SFR Weekend Picks

A nuke-free weekend, and other highlights

With all the recent talk (and action) in the area on nuclear issues and the approaching anniversary of our bombing of Hiroshima, it's enormously difficult to pick just one event to attend. So here's a general roundup of the possibilities, which are all free and open to the public: ---

 Friday: Tony Price's photographic exhibit is a powerful and harrowing reminder of the destruction of the misleadingly named "Little Boy" dropped on Hiroshima during WWII. The opening is tonight from 5-7, but the exhibit continues through the end of the month.

 Tony Price

El Museo Cultural de Santa Fe

555 Camino de la Familia

5-7 pm, free

After the gallery opening, head over to the Nuclear Issues Conference (CCA, 1050 Old Pecos Trail) where local and national experts discuss modern struggles with, well, nuclear issues. It starts at 7:30 tonight, and turns into an all-day conference and film festival on Saturday.
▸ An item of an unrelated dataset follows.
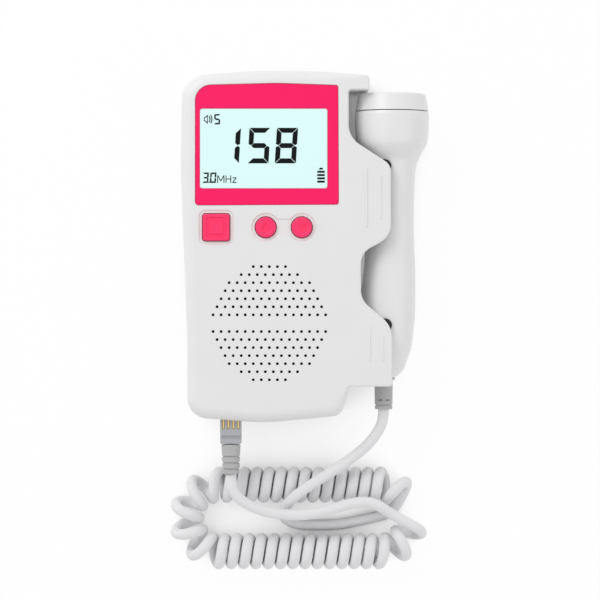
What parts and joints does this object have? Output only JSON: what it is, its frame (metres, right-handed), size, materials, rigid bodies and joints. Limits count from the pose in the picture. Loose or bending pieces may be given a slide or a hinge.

Collected Works Bookstore also hosts "Transforming the Nuclear Narrative," on Saturday. The program is a global call to action for universal disarmament and the closing of nuclear power plants. Nuke Free Now's Michelle Victoria and Nuclear Watch New Mexico's Jay Coghan are the keynote speakers, and Joni Arends, the executive director of Concerned Citizens for Nuclear Safety, moderates.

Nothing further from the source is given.